In May 1927 Hallock sent prints of the Daoist patriarch Zhang Daoling riding a plague-displelling tiger to at least four different people in the US, including two of his Princeton contemporaries. These prints were made for duanwu, the fifth of the fifth lunar month and notorious for being the hottest and unhealthiest time of the year, and served as folk remedies against “the five poisons” – the centipede, snake, spider, toad and lizard. The text names Shangqing temple at Longhu Mountain in Jiangxi province, centre of Zhang Daoling’s Tianshi sect; the prints probably weren’t actually made there, just issued under the temple’s seal.
The accompanying letter outlines the complicated relationship that the Chinese have with tigers: in the real world they are a danger to human life, but their strength and ferocity can be harnessed symbolically. Infants traditionally wore tiger hats to protect them from danger and illness, and Hallock wrote that “as one goes along the roads he sees paper tigers pasted over the door, that the evil spirits, seeing the tiger, will flee away to a tigerless house.”
The second print has a well-used design of a central figure surrounded by children and served for many deities, from various wealth gods to the “Five Blessings” (Good Fortune, Government Position, Wealth, Children, and Long Life). But the tablet reading “Dingfu Palace” identifies this one as the Stove God, Zaojun, patron deity of the household. Pictures of him were pasted up in the kitchen so that Zaojun could watch over the family throughout the year, protecting them from harm. At New Year, he returned to heaven and reported to the Jade Emperor on how the household had behaved over the previous twelve months. The man of the house took down Zaojun’s picture, smeared his lips with honey (either to sweeten his words, or to seal his mouth), and set out water and grass for Zaojun’s horse.
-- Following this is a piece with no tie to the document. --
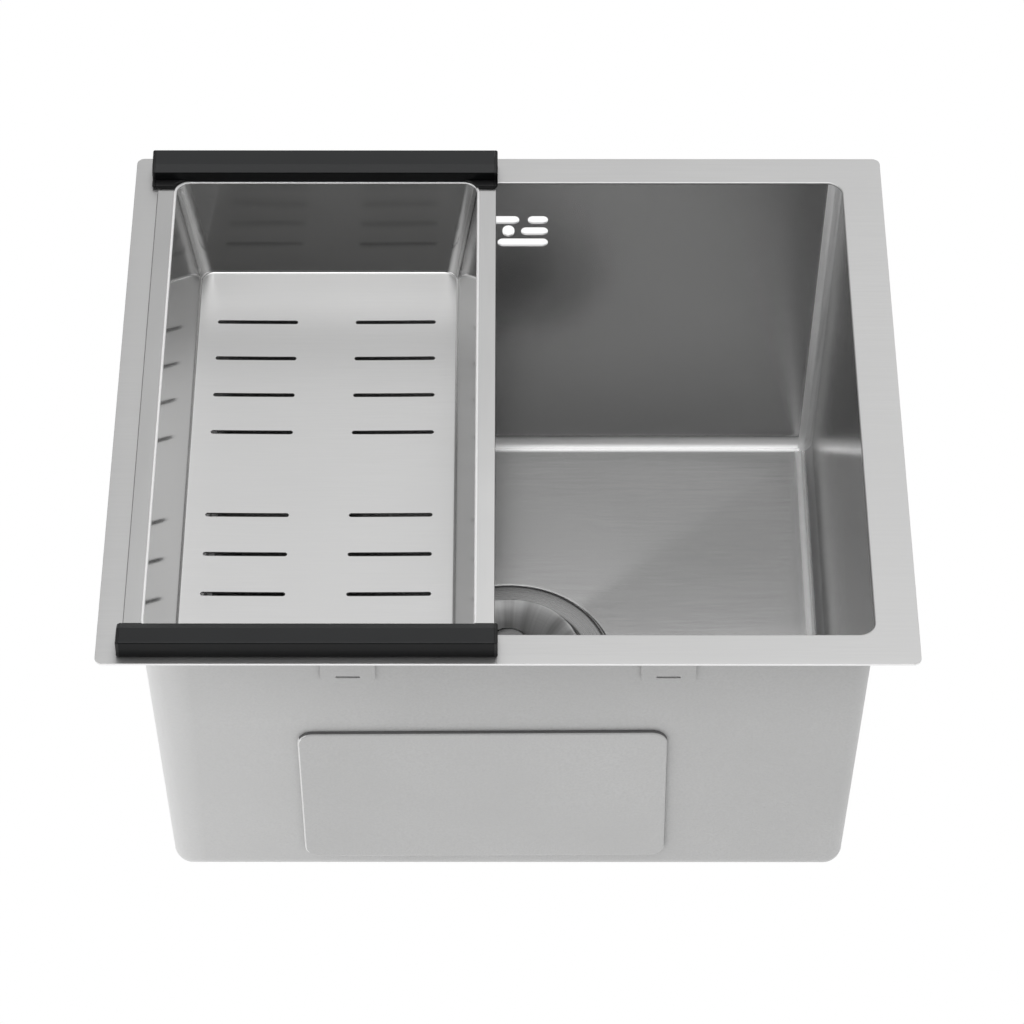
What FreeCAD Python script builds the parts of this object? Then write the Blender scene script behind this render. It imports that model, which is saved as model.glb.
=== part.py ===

The print was then burned to send the god on his way, and a fresh image put up a week later.
Accompanied by a letter dated to September 1927, the third print depicts the red-faced deity of Martial Righteousness, Guan Yu. Guan was a historic general (he died in 220 AD), who together with his oath-brothers Liu Bei and Zhang Fei defended the state of Shu during the break-up of the Han dynasty. The figure behind is his armour-bearer Zhou Cang, a former bandit, holding Guan’s famous “Green Dragon Crescent” halberd – these weapons were later named guan dao, “guan halberds”, in his honour.
Guan Yu’s cult spread widely through China during the nineteenth century, with shrines in just about every temple. His associations with sworn brotherhood made him a patron of both police forces and secret societies, though he’s most widely worshipped today as a wealth deity, representing business profits – his statue often appears in Chinese stores and restaurants.
As for Hallock, he continued his missionary work at Shanghai through the 1930s, writing ever more fund-raising letters, and celebrating the abolition of foot binding in China. But he also lamented that the country still showed no sign of converting to Christianity, remaining a place where “millions of idols are yet worshipped”.
In 1937 he witnessed the prolonged and bloody Battle of Shanghai, describing the panic which swept the city as it was bombed by the Japanese. A letter from 1939 catalogued atrocities committed by the occupying forces: troops terrorising the Chinese population, schools and churches destroyed, missionaries driven away, converts murdered. Hallock was later interned by the Japanese at the Chapei Civilian Assembly Centre, whose inmates suffered severe overcrowding, a near-starvation diet, and outbreaks of malaria and dysentery. But he survived, and by 1947 was back at his Endeavourer’s Church, reflecting on his half-century of danger, excitement and hard work in China.
Hallock died at Shanghai in January 1951, aged 80, shortly before China’s Communist government began to expel foreign missionaries. It’s ironic today that this devout Christian’s major legacy is a scattered collection of letters and prints demonstrating his fascination for Chinese folk deities, something he studied in considerable depth and yet condemned in his writings as heathen superstition. But it is thanks to Hallock that these fragile prints have survived.